OKINAWA MOVIE LIFE

沖縄(宮古島)在住の映画好き。ツイッターは@otsurourevue

相対性の彼方~水曜日のカンパネラ『私を鬼ヶ島に連れてって』~

 思えばロックを聴かなくなった。
 中学・高校・大学とロックを聴いてきた人間がそれを聴かなくなるというのは、ひとえに青春の終わりを意味するとも言えるわけで、そら確かに焦りはある。
 ここでロックとわたくしとばかりに自分史を一席講じても良いのだが、その語りを始めた段階で人は加齢臭がしてくるものだと知っている。
 ただ、自分のロック史を顧みてみるに、その最後に位置するのは相対性理論だった。

 誰かアーティストを心酔し、彼らのインタビューを読み、彼らの音楽のルーツを漁る。そういった聴き方を最後にしたのが、相対性理論だった。
 当時はすでにロックへの興味も薄れ始め、アニメに興味は傾いていた。今となってはどちらに対しても誠実な観客ではなくなってしまった。ただ、2009年の頭に聴いた彼らの音楽は、ロックとアニメという、自分にとって大きな影響を受けた表現が高い次元で融合しているように思えた。

 正直に言って、未だに自分にとって相対性理論より先が見つけられていないのかもしれない。評判があまり芳しくない2013年のアルバム『TOWN AGE』も自分にとっては文句のつけようのない内容だったし。
 けれども、ふと思うのだ。このアルバムが、もし水曜日のカンパネラのようだったら、誰からも文句はなかったんじゃないかって。

 水曜日のカンパネラと相対性理論が似ているという気は毛頭ない。彼らの間に音楽的相関性があるのかも知らない。上記のようき考えたのは、相対性理論はおそらくジャンプすることが期待されていただろうから。
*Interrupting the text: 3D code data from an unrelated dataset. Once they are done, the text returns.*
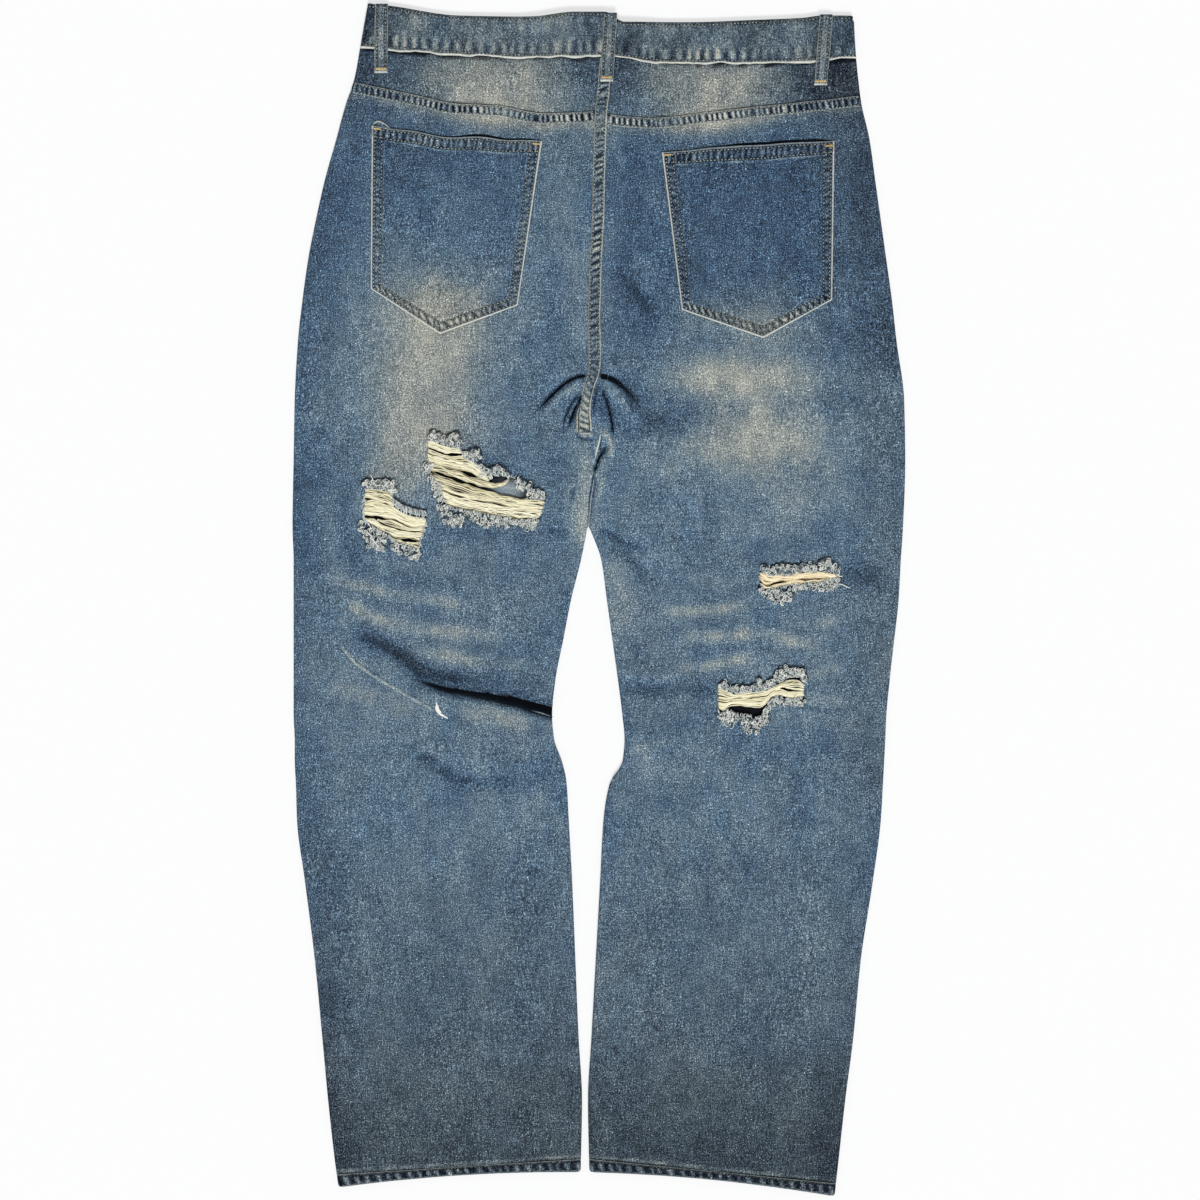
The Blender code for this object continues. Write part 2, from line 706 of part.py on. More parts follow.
def facing_outline(side):
    """The scoop with a margin, kept inside the side seam and waist seam."""
    towards = 1 if side == "left" else -1
    margin = 14.0
    y_head = yoke_rows(side)[-1][0 if side == "left" else -1][1] - 1.0
    x_head = outer_edge(side, y_head) + towards * 4.0
    side_line = [row[0 if side == "left" else -1]
                 for row in (yoke_rows(side) + panel_rows(side)[:-1][::-1][:4])]
    seam_x = curve_through([p[1] for p in side_line], [p[0] for p in side_line])
    wide = SCOOP_WIDTH + margin - 4.0
    points = []
    for k in range(9):
        x = lerp(seam_x(y_head) + towards * 1.0, x_head + towards * wide, k / 8)
        points.append((x, band_foot(x) - front_dip(x) - 1.0))
    y_corner = points[-1][1]
    deep = SCOOP_DEPTH + margin
    for k in range(1, 10):
        a = math.radians(90 * k / 10)
        y = y_corner - (deep - (y_head - y_corner)) * math.sin(a)
        points.append((x_head + towards * wide * math.cos(a)
                       + towards * 5.0 * math.sin(a), y))
    y_low = y_head - deep
    for k in range(6):
        y = lerp(y_low, y_head - 6, k / 5)
        points.append((seam_x(y) + towards * 1.0, y))
    return points


facings = {}
for side in ("left", "right"):
    mouth = plate("mouth_" + side, scoop_outline(side, 0.0), -2.0, CLOTH + 2.0,
                  cutter=True)
    cut(fronts[side], mouth)
    facings[side] = plate("facing_" + side, facing_outline(side), CLOTH + GAP,
                          CLOTH + GAP + INNER_WALL, denim_dark)

# --------------------------------------------------------------- waistband
# Stations round the waist, from the outer front end at the fly, along the
# left front, over the left edge, across the back, over the right edge and
# back along the right front to the inner end behind the fly.
FRONT_LEFT = (3, -14, -38, -75, -115, -155, -185)
BACK_ACROSS = (-190, -160, -127, -95, -70, -50, -23, 4, 22, 48, 66, 100, 140,
               170, 200)
FRONT_RIGHT = (196, 160, 125, 90, 55, 20, 6, -10, -24, -LAP_LENGTH + 2)


def band_path(level):
    """One edge or the middle of the band; level 0 foot, 1 head."""

    def back_y(x):
        low = band_foot(x) + GAP / 2
        return lerp(low, band_head(x), level)

    def front_y(x):
        low = band_foot(x) + GAP / 2
        high = lerp(band_head(x), 526.0, smooth((150 - abs(x)) / 60))
        return lerp(low, high, level) - front_dip(x)

    path = []
    for x in FRONT_LEFT:
        path.append((x, front_y(x), BAND_FLOOR))
    for edge, towards, degrees in (
        (out_l, -1, (-90, -30, 30, 90)),
        (out_r, 1, (90, 30, -30, -90)),
    ):
        at = -214 if towards < 0 else 229
        y = back_y(at)
        x_edge = edge(y)
        radius = (BAND_TOP_FACE - BAND_FLOOR) / 2
        turn = []
        for d in degrees:
            a = math.radians(d)
            turn.append((x_edge - towards * radius * (1 - math.cos(a)), y,
                         BAND_FLOOR + radius + radius * math.sin(a)))
        if towards < 0:
            path += turn
            for x in BACK_ACROSS:
                path.append((x, back_y(x), BAND_TOP_FACE + band_lump(x)))
        else:
            path += turn
    for x in FRONT_RIGHT:
        step = smooth((20 - x) / 13)
        path.append((x, front_y(x),
                     BAND_FLOOR + step * (BAND_WALL + GAP + 0.05)))
    return path


band_lines = [band_path(level) for level in (0.0, 0.5, 1.0)]
waistband = sheet("waistband", len(band_lines[0]), 3,
                  lambda i, j: band_lines[j][i], BAND_WALL, denim_faded)

# Waist button, turned: a flat head outside and a shank through the band.
button_x, button_y = -12.0, band_foot(-12) - FRONT_DIP + 20.0
profile = [(0.0, 3.75), (BUTTON_SHANK, 3.75), (BUTTON_SHANK, 1.45),
           (BUTTON_RADIUS - 0.6, 1.3), (BUTTON_RADIUS, 0.8),
           (BUTTON_RADIUS - 0.8, 0.1), (0.0, 0.1)]
mesh = bpy.data.meshes.new("button")
bm = bmesh.new()
ring = [bm.verts.new(place((r, 0.0, z))) for r, z in profile]
for a, b in zip(ring, ring[1:]):
    bm.edges.new((a, b))
bm.to_mesh(mesh)
bm.free()
button = add_object("button", mesh, material("button_metal", METAL, 0.4, 1.0))
button.location = place((button_x, button_y, 0.0))
turn = button.modifiers.new("turn", "SCREW")
turn.axis = "Z"
turn.steps = turn.render_steps = 20
turn.use_merge_vertices = True
turn.merge_threshold = 0.00001
turn.use_normal_calculate = True

bm = bmesh.new()
bmesh.ops.create_cone(bm, cap_ends=True, segments=20,
                      radius1=(BUTTON_SHANK + 0.6) * 0.001,
                      radius2=(BUTTON_SHANK + 0.6) * 0.001, depth=0.0028)
mesh = bpy.data.meshes.new("buttonhole")
bm.to_mesh(mesh)
bm.free()
buttonhole = add_object("buttonhole", mesh, None, cutter=True)
buttonhole.location = place((button_x, button_y, 2.55))
cut(waistband, buttonhole)


# -------------------------------------------------------------------- hems
def hem_ring(hem):
    """Points round the foot of a leg, for the lower and the upper edge."""
    side = hem.side
    lines = []
    for level in (0.0, 0.5, 1.0):
        def height(x, level=level):
            start = outer_edge(side, hem.y_out + HEM_DEPTH)
            end = inner_edge(side, hem.y_in + HEM_DEPTH)
            t = (x - start) / (end - start)
            y = lerp(hem.y_out, hem.y_in, t)
            y += hem.bow * 4 * t * (1 - t) * (1 - level)
            return y + level * (HEM_DEPTH - GAP / 2)

        x_out = outer_edge(side, hem.y_out + level * HEM_DEPTH)
        x_in = inner_edge(side, hem.y_in + level * HEM_DEPTH)
        low, high = min(x_out, x_in), max(x_out, x_in)
        radius = HEM_FACE / 2
        points = []
        for k in range(7):
            x = lerp(low + radius, high - radius, k / 6)
            points.append((x, HEM_FACE))
        for d in (45, 0, -45):
            a = math.radians(d)
            points.append((high - radius + radius * math.cos(a),
                           radius + radius * math.sin(a)))
        for k in range(7):
            x = lerp(high - radius, low + radius, k / 6)
            points.append((x, 0.0))
        for d in (-45, 0, 45):
            a = math.radians(d)
            points.append((low + radius - radius * math.cos(a),
                           radius + radius * math.sin(a)))
        points.append(points[0])
        lines.append([(x, height(x), z) for x, z in points])
    return lines


for hem in HEMS:
    ring_lines = hem_ring(hem)
    sheet("hem_" + hem.side, len(ring_lines[0]), 3,
          lambda i, j, lines=ring_lines: lines[j][i], HEM_WALL, denim_dark,
          closed=True)


# -------------------------------------------------------------- back pockets
for p in POCKETS:
    rest = Rest(backs[p.side])
    columns, rows_count = 7, 7
    spread = 8.0

    def pocket_point(i, j, p=p, rest=rest):
        u, v = i / (columns - 1), 1 - j / (rows_count - 1)
        left_x, left_y = lerp(p.tlx, p.blx, v), lerp(p.tly, p.bly, v)
        right_x, right_y = lerp(p.trx, p.brx, v), lerp(p.try_, p.bry, v)
        tip_share = (p.tipx - p.blx) / (p.brx - p.blx)
        bulge = u / tip_share if u < tip_share else (1 - u) / (1 - tip_share)
        drop = lerp(p.bly, p.bry, tip_share) - p.tipy
        x, y = lerp(left_x, right_x, u), lerp(left_y, right_y, u)
        y -= v * bulge * drop
        z = rest.at(x, y, spread) + GAP
        return (x, y, z)

    sheet("pocket_" + p.side, columns, rows_count, pocket_point, POCKET_WALL,
          denim_dark, offset=1.0)

# ---------------------------------------------------------------- belt loops
for loop in LOOPS:
    if loop.face == "back":
        side = "left" if loop.x_head < 0 else "right"
        rest = Rest(waistband, yokes["left"], yokes["right"])
        head = band_head(loop.x_head) - 0.5
        foot_line = band_foot(loop.x_foot)
        stations = [loop.y_foot, foot_line - 9, foot_line - 2.5,
                    foot_line + 3, lerp(foot_line, head, 0.5), head - 6, head]

        def loop_point(i, j, loop=loop, rest=rest, stations=stations,
                       head=head, foot_line=foot_line):
            y = stations[j]
            t = (head - y) / (head - loop.y_foot)
            x = lerp(loop.x_head, loop.x_foot, t) + (i - 0.5) * LOOP_WIDTH
            z = max(rest.at(x, y, 2.4), rest.at(x, y + 3, 2.4) - 0.2,
                    rest.at(x, min(y + 6, head - 3), 2.0) - 0.8) + GAP
            return (x, y, z)

        sheet(loop.name, 2, len(stations), loop_point, LOOP_WALL, denim_dark,
              offset=1.0)
    else:
        side = "left" if loop.x_head < 0 else "right"
        head = band_path(1.0)
        y_head = min(p[1] for p in head
                     if abs(p[0] - loop.x_head) < 30 and p[2] < 3) - 0.5
        half = LOOP_WIDTH / 2
        corners = [(loop.x_foot - half, loop.y_foot),
                   (loop.x_foot + half, loop.y_foot),
                   (loop.x_head + half, y_head), (loop.x_head - half, y_head)]
        plate(loop.name, corners, 0.0, LOOP_WALL, denim_dark)
        notch = plate(
            "notch_" + loop.name,
            [(loop.x_foot - half - GAP, loop.y_foot - GAP),
             (loop.x_foot + half + GAP, loop.y_foot - GAP),
             (loop.x_foot + half + GAP, y_head),
             (loop.x_foot - half - GAP, y_head)],
            -2.0, CLOTH + 2.0, cutter=True)
        cut(fronts[side], notch)

# ---------------------------------------------------------------------- rips
thread_mat = material("weft_thread", THREAD, 0.95)
fringe_mat = material("fringe", FRINGE, 0.95)
for name, (side, reach, stations) in RIPS.items():
    last = len(stations) - 1

    def hole_point(i, j, stations=stations):
        s = stations[i]
        return (s.x, s.lip_hi if j else s.lip_lo, 30.0)

    hole = sheet("hole_" + name, len(stations), 2, hole_point, 28.0, None,
                 cutter=True)
    cut(backs[side], hole)

    def thread_point(i, j, stations=stations, last=last):
        s = stations[i]
        x = s.x + (0.5 if i == 0 else -0.5 if i == last else 0.0)
        y = lerp(s.thread_lo, s.thread_hi, j / 2)
        return (x, y, cloth_top(x, y) - 0.25)

    threads = sheet("threads_" + name, len(stations), 3, thread_point,
                    THREAD_WALL, thread_mat)
    for k, slit in enumerate(s for s in SLITS if s.rip == name):
        dx, dy = slit.x1 - slit.x0, slit.y1 - slit.y0
        length = math.hypot(dx, dy)
        nx, ny = -dy / length, dx / length
        gash = plate(
            "slit_%s_%d" % (name, k),
            [(slit.x0 - nx * slit.width0 / 2, slit.y0 - ny * slit.width0 / 2),
             (slit.x1 - nx * slit.width1 / 2, slit.y1 - ny * slit.width1 / 2),
             (slit.x1 + nx * slit.width1 / 2, slit.y1 + ny * slit.width1 / 2),
             (slit.x0 + nx * slit.width0 / 2, slit.y0 + ny * slit.width0 / 2)],
            1.0, 25.0, cutter=True)
        cut(threads, gash)
    rest = Rest(backs[side], threads)
    for lip, low, high in (("top", -1.0, 1.0), ("foot", 1.0, -1.0)):

        def fray_point(i, j, stations=stations, lip=lip, rest=rest,
                       reach=reach, last=last):
            s = stations[i]
            x = s.x + (-1.0 if i == 0 else 1.0 if i == last else 0.0)
            if lip == "top":
                y = lerp(s.lip_hi - 1.5, s.lip_hi + reach, j / 2)
            else:
                y = lerp(s.lip_lo - reach, s.lip_lo + 1.5, j / 2)
            return (x, y, rest.at(x, y, 5.0) + GAP)

        sheet("fray_%s_%s" % (name, lip), len(stations), 3, fray_point,
              FRAY_WALL, fringe_mat, offset=1.0)

for obj in parts.objects:
    if obj.type == "MESH" and obj.name == "button":
        obj.data.shade_smooth()
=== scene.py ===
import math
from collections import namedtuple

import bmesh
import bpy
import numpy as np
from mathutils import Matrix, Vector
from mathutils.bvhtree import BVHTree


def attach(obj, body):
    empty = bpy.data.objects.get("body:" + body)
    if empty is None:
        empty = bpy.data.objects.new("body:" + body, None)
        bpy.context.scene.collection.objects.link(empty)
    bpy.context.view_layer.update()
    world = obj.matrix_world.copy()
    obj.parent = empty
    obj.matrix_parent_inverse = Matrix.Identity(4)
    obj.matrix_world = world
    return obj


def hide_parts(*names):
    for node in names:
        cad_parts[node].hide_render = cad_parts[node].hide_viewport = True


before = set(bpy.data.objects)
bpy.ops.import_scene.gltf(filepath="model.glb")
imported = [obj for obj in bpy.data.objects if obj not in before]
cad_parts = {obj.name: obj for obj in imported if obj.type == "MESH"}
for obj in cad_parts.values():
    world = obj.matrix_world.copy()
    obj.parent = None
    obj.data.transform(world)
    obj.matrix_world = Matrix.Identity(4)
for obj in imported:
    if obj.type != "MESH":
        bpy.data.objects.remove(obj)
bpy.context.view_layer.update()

# Ripped jeans, laid flat with the back up: the finish of every surface.
#
# Tables are millimetres in the frame of the CAD: +Y to the waist, +X to the
# wearer's right, the surface at z = 0. Each piece of cloth is a fine grid on
# the form of its CAD solid, with its wall, and carries two colour attributes:
# one for wear and painted shade (fade from wear, painted shade and shadow,
# bare edge) and "tone" (beige, inner side, thread tint; on yarn, thread tint
# and painted shade). The materials do the rest.

# ---------------------------------------------------------------- sizes, mm
CLOTH = 1.2
BAND_WALL = 2.0
HEM_WALL = 2.2
LOOP_WALL = 1.4
POCKET_WALL = 1.3
INNER_WALL = 1.0
GAP = 0.3
BACK_TOP = 4.3
WRAP = 9.0
BAND_FLOOR = 1.8
BAND_TOP_FACE = 6.4
LAP_LENGTH = 38.0
LAP_RISE = 2.3
FRONT_DIP = 12.0
HEM_DEPTH = 12.0
HEM_FACE = 5.4
LOOP_WIDTH = 12.0
FLY_WIDTH = 38.0
FLY_LENGTH = 150.0
SCOOP_WIDTH = 105.0
SCOOP_DEPTH = 72.0
SEAT_SEAM_END = 150.0
ROLLED_UNDER = 98.0
SEAM_WIDTH = 10.0        # felled seams: yoke and seat
STITCH = 3.0             # stitch pitch

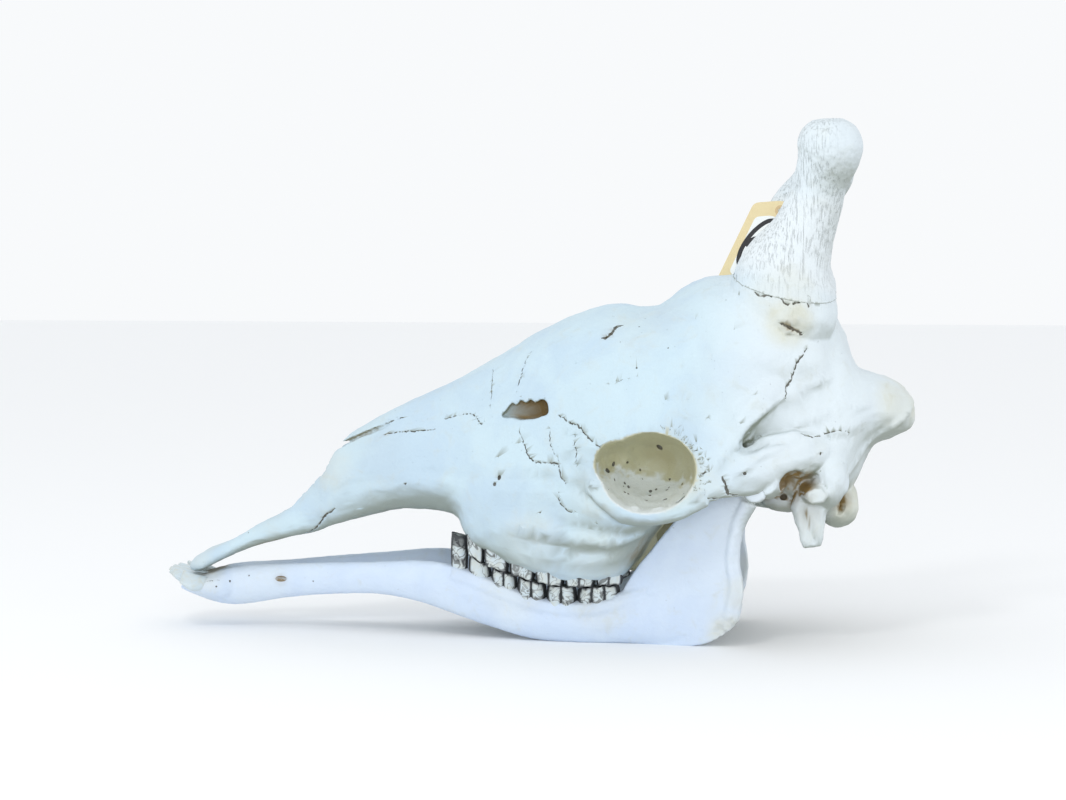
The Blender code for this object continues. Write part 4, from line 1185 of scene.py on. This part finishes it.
def buildJaws(crevice):
    voxel = jaw["voxel"]
    whole = fuse("jaw", bothSides(jawForms()), voxel, jaw["softness"])
    carve(whole, bothSides([ball("nerveHole", (-242, -28, 47), (7, 7, 3.6))]))
    thinOut(whole, jaw["faces"] * 2)
    raiseLines(whole, jaw["relief"])
    roughen(whole, *jaw["rough"])
    skin = skinOf(whole)
    paths = skinPaths(skin, jaw["seams"])
    pits = [tuple(row) for pit in jaw["pits"] for row in skinRows(skin, pit)]
    cutSeams(whole, paths, jaw, crevice)
    cutPits(whole, pits, jaw, crevice)
    carve(whole, [halfSpace("floor", z=-1)])
    halves = []
    for name, sign in (("jawBoneLeft", 1), ("jawBoneRight", -1)):
        half = linkMesh(name, whole.data.copy())
        cutter = halfSpace("midline", y=sign)
        cutter.data.transform(Matrix.Translation((0, -sign * gap / 2 * mm, 0)))
        carve(half, [cutter])
        keepLargest(half)
        halves.append(half)
    bpy.data.objects.remove(whole)
    return halves, skin


# Teeth: crowns with ribs and lobes, varied by a seeded draw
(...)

 二者の共通項を導き出すなら、少し昔(それは90年代であり、1984年生まれの自分にとっては思い入れのある時代)の文化的固有名詞をさしたる思想もなさげに歌詞に取り入れ、コケティッシュな女性ボーカルで歌っていることだろうか。ただ、相対性理論The Smiths直系のギターポップがOSであるのに対し、水曜日のカンパネラのOSはHIP HOPやユーロビートであるという違いはある。

 彼らの音楽にもうひとつ共通する事象があるとすれば、歌に切り取られた部分の背景に、物語を感じさせることかもしれない。
 水曜日のカンパネラのミニアルバム『私を鬼ヶ島に連れてって』の一曲目は「千利休」。歴史的茶道の名家を主人公にとってラップをやらせている。そこには、利休が茶道シーンを盛り上げてきた物語があり、それをヒップホップ史における抗争に準えて笑いを誘っている。
 二曲目「桃太郎」で童話上の登場人物と90年代にはやったハドソンのゲームの主人公を一致させる試みや三曲目「エンゲル」におけるリストアップから導き出される心地よいダメ人間っぷりもそうだし、七曲目「ジャンヌダルク」など歌詞自体が物語と言ってもいいだろう。物語性の薄い「デーメーテール」や「チャイコフスキー」、「インカ」も、高級になりすぎないトラックがちょうどいいBGM感を出している。

 けれども。多分個人的に相対性理論よりはまるかどうか怪しいのはなぜだろう。『私を鬼ヶ島に連れてって』は相対性理論の『シフォン主義』をちょっと連想させるんだけど、相対性理論にとっての「おはようオーパーツ」を連想させる「チャイコフスキー」や「インカ」の無国籍感が、うまく言えないけど、足りないと思う。それはひょっとするとやくしまるえつことコム・アイの声質の違いなのかも。